## Data
****************************************

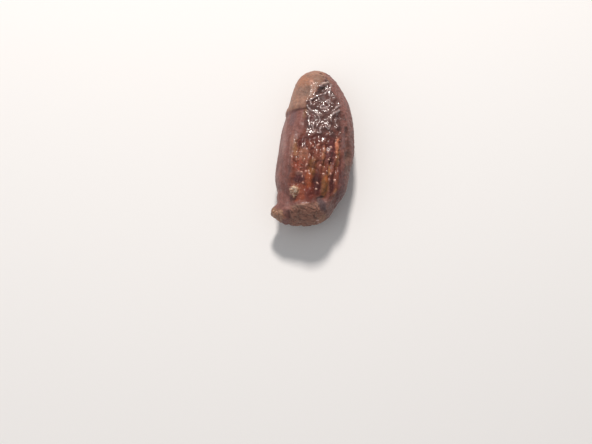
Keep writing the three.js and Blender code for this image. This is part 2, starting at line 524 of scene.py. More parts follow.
@dataclass(frozen=True)
class Fold:
    """A long fold in the film, seen from above: it runs from start to end through a place between."""

    start: Spot
    through: Spot
    end: Spot
    resolution: int = 12

    def curve(self, graph: Graph) -> Socket:
        """Draws the fold in the plane z = 0, in millimetres.

        Args:
            graph: The graph to add nodes to.

        Returns:
            The curve's socket.
        """
        pull = tuple(2 * t - (a + b) / 2 for a, t, b in zip(self.start, self.through, self.end))
        ends = {"Start": (*self.start, 0.0), "Middle": (*pull, 0.0), "End": (*self.end, 0.0)}
        inputs = {"Resolution": self.resolution, **ends}
        return graph.node("GeometryNodeCurveQuadraticBezier", inputs=inputs).outputs[0]


@dataclass(frozen=True)
class Ring:
    """A fold that closes on itself, seen from above."""

    centre: Spot
    radius: float
    resolution: int = 16

    def curve(self, graph: Graph) -> Socket:
        """Draws the ring in the plane z = 0, in millimetres.

        Args:
            graph: The graph to add nodes to.

        Returns:
            The curve's socket.
        """
        inputs = {"Resolution": self.resolution, "Radius": self.radius}
        ring = graph.node("GeometryNodeCurvePrimitiveCircle", inputs=inputs).outputs[0]
        move = {"Geometry": ring, "Translation": (*self.centre, 0.0)}
        return graph.node("GeometryNodeTransform", inputs=move).outputs[0]


FOLDS: tuple[Union[Fold, Ring], ...] = (
    Fold((-2.4, 6.7), (-1.8, 7.8), (-1.2, 9.0)),
    Fold((-1.8, 7.1), (-0.5, 8.1), (0.8, 8.6)),
    Fold((0.8, 8.6), (1.1, 9.2), (1.3, 9.9)),
    Fold((-0.3, 10.1), (0.4, 10.5), (1.0, 11.0)),
    Fold((-0.2, 9.6), (0.1, 9.9), (0.4, 10.1)),
    Fold((1.8, 10.8), (1.6, 9.3), (1.8, 7.9)),
    Fold((-2.0, 6.0), (-1.4, 5.4), (-0.7, 5.0)),
    Fold((-0.7, 5.0), (-0.3, 4.8), (0.0, 4.4)),
    Fold((-1.6, 6.9), (-1.5, 6.6), (-1.4, 6.3)),
    Fold((-0.6, 7.2), (-0.4, 7.35), (-0.1, 7.5)),
    Ring((1.2, 6.6), 0.5),
    Ring((1.5, 7.2), 0.3),
    Ring((0.6, 6.0), 0.35),
    Ring((1.3, 5.6), 0.32),
    Fold((2.4, 5.6), (3.1, 6.5), (3.8, 7.2)),
    Fold((2.2, 3.7), (2.3, 4.7), (3.6, 6.1)),
    Fold((-0.1, 4.4), (0.3, 3.6), (0.1, 2.9)),
    Fold((0.1, 2.9), (-0.1, 2.6), (-0.1, 2.2)),
    Fold((-0.6, 3.0), (-0.7, 1.9), (-0.1, 1.2)),
    Fold((-0.1, 1.2), (0.3, 1.0), (0.6, 1.3)),
    Fold((0.6, 1.3), (0.5, 1.8), (0.7, 2.3)),
    Fold((-1.5, 4.1), (-1.5, 3.0), (-1.1, 1.7)),
    Fold((-2.0, 1.3), (-1.8, 1.2), (-1.5, 1.2)),
    Fold((3.4, 4.4), (3.0, 3.7), (3.4, 2.8)),
    Fold((1.4, 2.4), (1.9, 2.1), (2.1, 2.8)),
    Fold((0.2, 0.4), (0.5, 0.1), (0.9, 0.0)),
    Fold((-2.0, 10.6), (-1.7, 11.3), (-1.2, 11.2)),
    Ring((-1.3, 10.8), 0.3),
)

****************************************

## Stated task
Output all of the data above without any alteration.

## Task answer
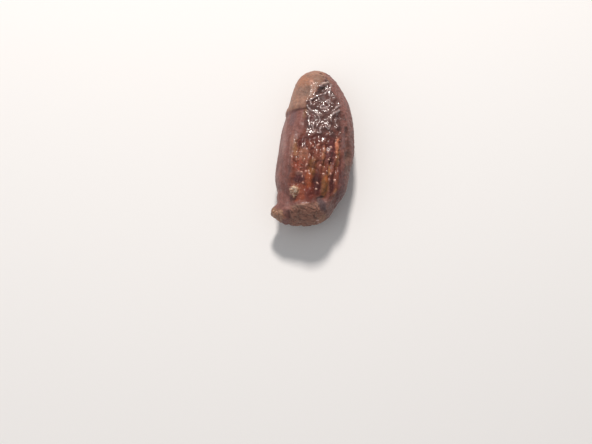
Keep writing the three.js and Blender code for this image. This is part 2, starting at line 524 of scene.py. More parts follow.
@dataclass(frozen=True)
class Fold:
    """A long fold in the film, seen from above: it runs from start to end through a place between."""

    start: Spot
    through: Spot
    end: Spot
    resolution: int = 12

    def curve(self, graph: Graph) -> Socket:
        """Draws the fold in the plane z = 0, in millimetres.

        Args:
            graph: The graph to add nodes to.

        Returns:
            The curve's socket.
        """
        pull = tuple(2 * t - (a + b) / 2 for a, t, b in zip(self.start, self.through, self.end))
        ends = {"Start": (*self.start, 0.0), "Middle": (*pull, 0.0), "End": (*self.end, 0.0)}
        inputs = {"Resolution": self.resolution, **ends}
        return graph.node("GeometryNodeCurveQuadraticBezier", inputs=inputs).outputs[0]


@dataclass(frozen=True)
class Ring:
    """A fold that closes on itself, seen from above."""

    centre: Spot
    radius: float
    resolution: int = 16

    def curve(self, graph: Graph) -> Socket:
        """Draws the ring in the plane z = 0, in millimetres.

        Args:
            graph: The graph to add nodes to.

        Returns:
            The curve's socket.
        """
        inputs = {"Resolution": self.resolution, "Radius": self.radius}
        ring = graph.node("GeometryNodeCurvePrimitiveCircle", inputs=inputs).outputs[0]
        move = {"Geometry": ring, "Translation": (*self.centre, 0.0)}
        return graph.node("GeometryNodeTransform", inputs=move).outputs[0]


FOLDS: tuple[Union[Fold, Ring], ...] = (
    Fold((-2.4, 6.7), (-1.8, 7.8), (-1.2, 9.0)),
    Fold((-1.8, 7.1), (-0.5, 8.1), (0.8, 8.6)),
    Fold((0.8, 8.6), (1.1, 9.2), (1.3, 9.9)),
    Fold((-0.3, 10.1), (0.4, 10.5), (1.0, 11.0)),
    Fold((-0.2, 9.6), (0.1, 9.9), (0.4, 10.1)),
    Fold((1.8, 10.8), (1.6, 9.3), (1.8, 7.9)),
    Fold((-2.0, 6.0), (-1.4, 5.4), (-0.7, 5.0)),
    Fold((-0.7, 5.0), (-0.3, 4.8), (0.0, 4.4)),
    Fold((-1.6, 6.9), (-1.5, 6.6), (-1.4, 6.3)),
    Fold((-0.6, 7.2), (-0.4, 7.35), (-0.1, 7.5)),
    Ring((1.2, 6.6), 0.5),
    Ring((1.5, 7.2), 0.3),
    Ring((0.6, 6.0), 0.35),
    Ring((1.3, 5.6), 0.32),
    Fold((2.4, 5.6), (3.1, 6.5), (3.8, 7.2)),
    Fold((2.2, 3.7), (2.3, 4.7), (3.6, 6.1)),
    Fold((-0.1, 4.4), (0.3, 3.6), (0.1, 2.9)),
    Fold((0.1, 2.9), (-0.1, 2.6), (-0.1, 2.2)),
    Fold((-0.6, 3.0), (-0.7, 1.9), (-0.1, 1.2)),
    Fold((-0.1, 1.2), (0.3, 1.0), (0.6, 1.3)),
    Fold((0.6, 1.3), (0.5, 1.8), (0.7, 2.3)),
    Fold((-1.5, 4.1), (-1.5, 3.0), (-1.1, 1.7)),
    Fold((-2.0, 1.3), (-1.8, 1.2), (-1.5, 1.2)),
    Fold((3.4, 4.4), (3.0, 3.7), (3.4, 2.8)),
    Fold((1.4, 2.4), (1.9, 2.1), (2.1, 2.8)),
    Fold((0.2, 0.4), (0.5, 0.1), (0.9, 0.0)),
    Fold((-2.0, 10.6), (-1.7, 11.3), (-1.2, 11.2)),
    Ring((-1.3, 10.8), 0.3),
)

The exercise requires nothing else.